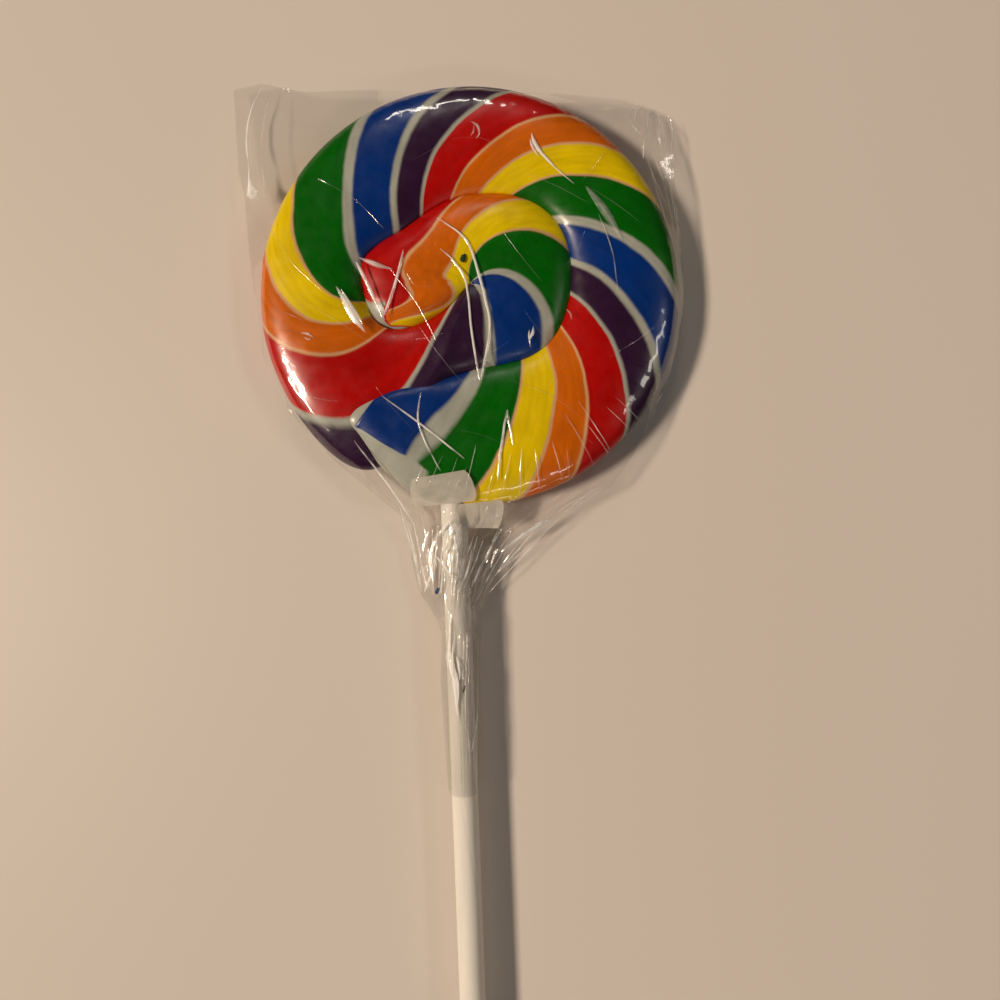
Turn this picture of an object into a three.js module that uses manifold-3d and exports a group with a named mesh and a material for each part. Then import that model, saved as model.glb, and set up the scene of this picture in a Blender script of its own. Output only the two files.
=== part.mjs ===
// A swirl lollipop in its clear bag, lying flat with its patterned side up.
// Millimetres. The origin is on the resting plane under the middle of the round head,
// +Z points up, and the stick runs along -Y. Angles round the head are clock angles:
// degrees clockwise from -X, seen from above.
import * as THREE from "three";
import { mergeVertices } from "three/addons/utils/BufferGeometryUtils.js";
import Module from "manifold-3d";

const wasm = await Module();
wasm.setup();

// Driving dimensions
const HEAD_DIAMETER = 76.2;
const CANDY_THICKNESS = 8.4;
const STICK_DIAMETER = 4.76;
const STICK_LENGTH = 114.3;
const STICK_INSERTED = 19.3;
const STICK_X = -4.4; // the stick went in a little to the left of the middle
const FILM_WALL = 0.4;
const CLEARANCE = 0.3;
const RIM_CLEARANCE = 0.6; // the bag is slacker round the rim
const SEAL_THICKNESS = 0.8; // the two films of the bag where they lie together
const SLEEVE_END_Y = -90.3; // where the gathered film stops on the stick
const RIM_ROUNDING = 10; // how far in from the rim the faces begin to round over
const STICK_BEVEL = 0.4;
const SLEEVE_LAP = 4; // how far the sleeve runs up into the head's part of the bag
const CUT_PAST = 1; // how far a cutting bar runs past what it cuts
const BAR_SIDES = 24;
const DISC_SIDES = 48;

// Worked out from them
const RIM_RADIUS = HEAD_DIAMETER / 2;
const HALF_CANDY = CANDY_THICKNESS / 2;
const MID_Z = FILM_WALL + CLEARANCE + HALF_CANDY;
const STICK_RADIUS = STICK_DIAMETER / 2;
const STICK_TOP_Y = STICK_INSERTED - RIM_RADIUS;
const STICK_END_Y = STICK_TOP_Y - STICK_LENGTH;
const BAG_RADIUS = RIM_RADIUS + RIM_CLEARANCE + FILM_WALL;
const SLEEVE_RADIUS = STICK_RADIUS + CLEARANCE + FILM_WALL;

// The rope of candy
const SQUARENESS = 2.5; // exponent of the superellipse that a pressed rope's section follows
const RIM_EDGE = 0.995; // how much of that section's half width is kept at a free edge
const CREASE_EDGE = 0.925; // and where one turn is pressed against the next
const EYE_EDGE = 0.8; // and in the middle, where the first turn closes on itself
const CREASE_OVERLAP = 0.3;
const EYE = new THREE.Vector2(0.15, 1.6); // the point that the first turn winds round
const ARCH_STEPS = 8; // faces across each side of the rope
const RINGS_PER_STATION = 2;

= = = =

(WHAT YOU SHOULD DO) Output all of the data again, exactly.

(CORRECT RESPONSE)
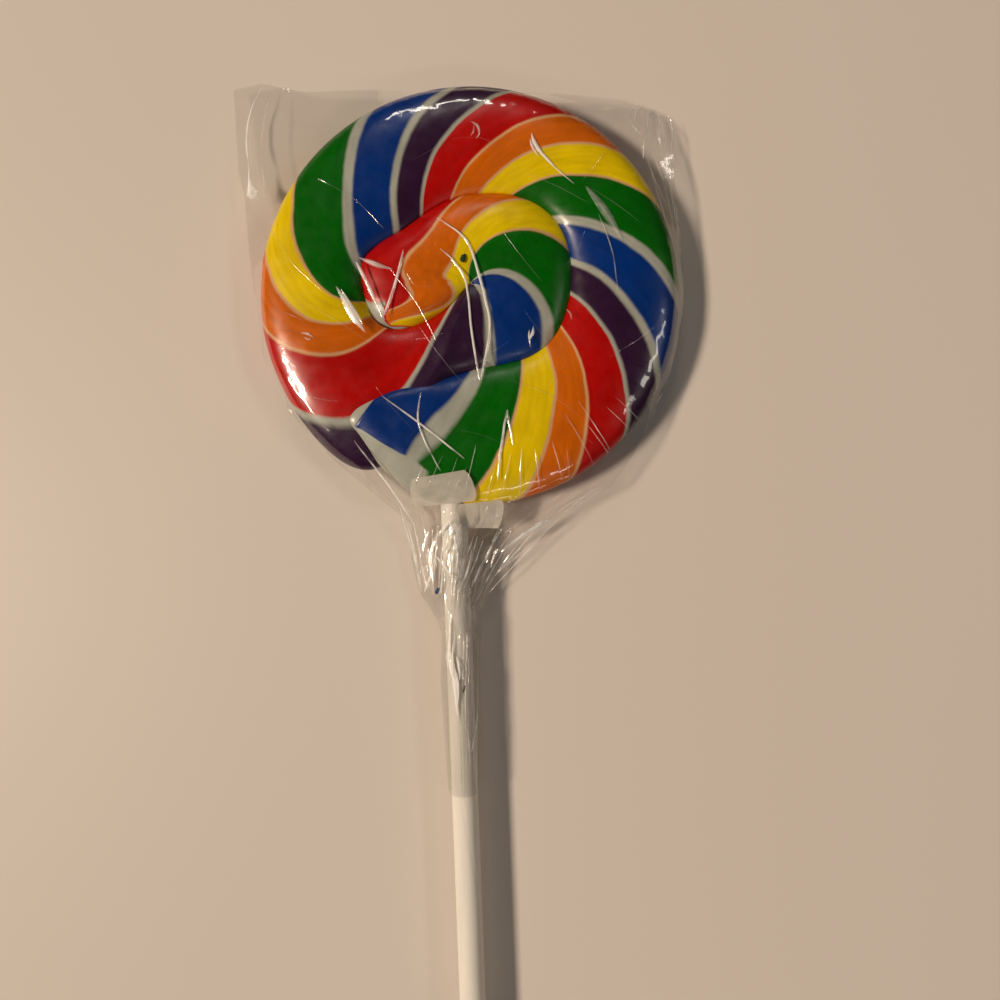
Turn this picture of an object into a three.js module that uses manifold-3d and exports a group with a named mesh and a material for each part. Then import that model, saved as model.glb, and set up the scene of this picture in a Blender script of its own. Output only the two files.
=== part.mjs ===
// A swirl lollipop in its clear bag, lying flat with its patterned side up.
// Millimetres. The origin is on the resting plane under the middle of the round head,
// +Z points up, and the stick runs along -Y. Angles round the head are clock angles:
// degrees clockwise from -X, seen from above.
import * as THREE from "three";
import { mergeVertices } from "three/addons/utils/BufferGeometryUtils.js";
import Module from "manifold-3d";

const wasm = await Module();
wasm.setup();

// Driving dimensions
const HEAD_DIAMETER = 76.2;
const CANDY_THICKNESS = 8.4;
const STICK_DIAMETER = 4.76;
const STICK_LENGTH = 114.3;
const STICK_INSERTED = 19.3;
const STICK_X = -4.4; // the stick went in a little to the left of the middle
const FILM_WALL = 0.4;
const CLEARANCE = 0.3;
const RIM_CLEARANCE = 0.6; // the bag is slacker round the rim
const SEAL_THICKNESS = 0.8; // the two films of the bag where they lie together
const SLEEVE_END_Y = -90.3; // where the gathered film stops on the stick
const RIM_ROUNDING = 10; // how far in from the rim the faces begin to round over
const STICK_BEVEL = 0.4;
const SLEEVE_LAP = 4; // how far the sleeve runs up into the head's part of the bag
const CUT_PAST = 1; // how far a cutting bar runs past what it cuts
const BAR_SIDES = 24;
const DISC_SIDES = 48;

// Worked out from them
const RIM_RADIUS = HEAD_DIAMETER / 2;
const HALF_CANDY = CANDY_THICKNESS / 2;
const MID_Z = FILM_WALL + CLEARANCE + HALF_CANDY;
const STICK_RADIUS = STICK_DIAMETER / 2;
const STICK_TOP_Y = STICK_INSERTED - RIM_RADIUS;
const STICK_END_Y = STICK_TOP_Y - STICK_LENGTH;
const BAG_RADIUS = RIM_RADIUS + RIM_CLEARANCE + FILM_WALL;
const SLEEVE_RADIUS = STICK_RADIUS + CLEARANCE + FILM_WALL;

// The rope of candy
const SQUARENESS = 2.5; // exponent of the superellipse that a pressed rope's section follows
const RIM_EDGE = 0.995; // how much of that section's half width is kept at a free edge
const CREASE_EDGE = 0.925; // and where one turn is pressed against the next
const EYE_EDGE = 0.8; // and in the middle, where the first turn closes on itself
const CREASE_OVERLAP = 0.3;
const EYE = new THREE.Vector2(0.15, 1.6); // the point that the first turn winds round
const ARCH_STEPS = 8; // faces across each side of the rope
const RINGS_PER_STATION = 2;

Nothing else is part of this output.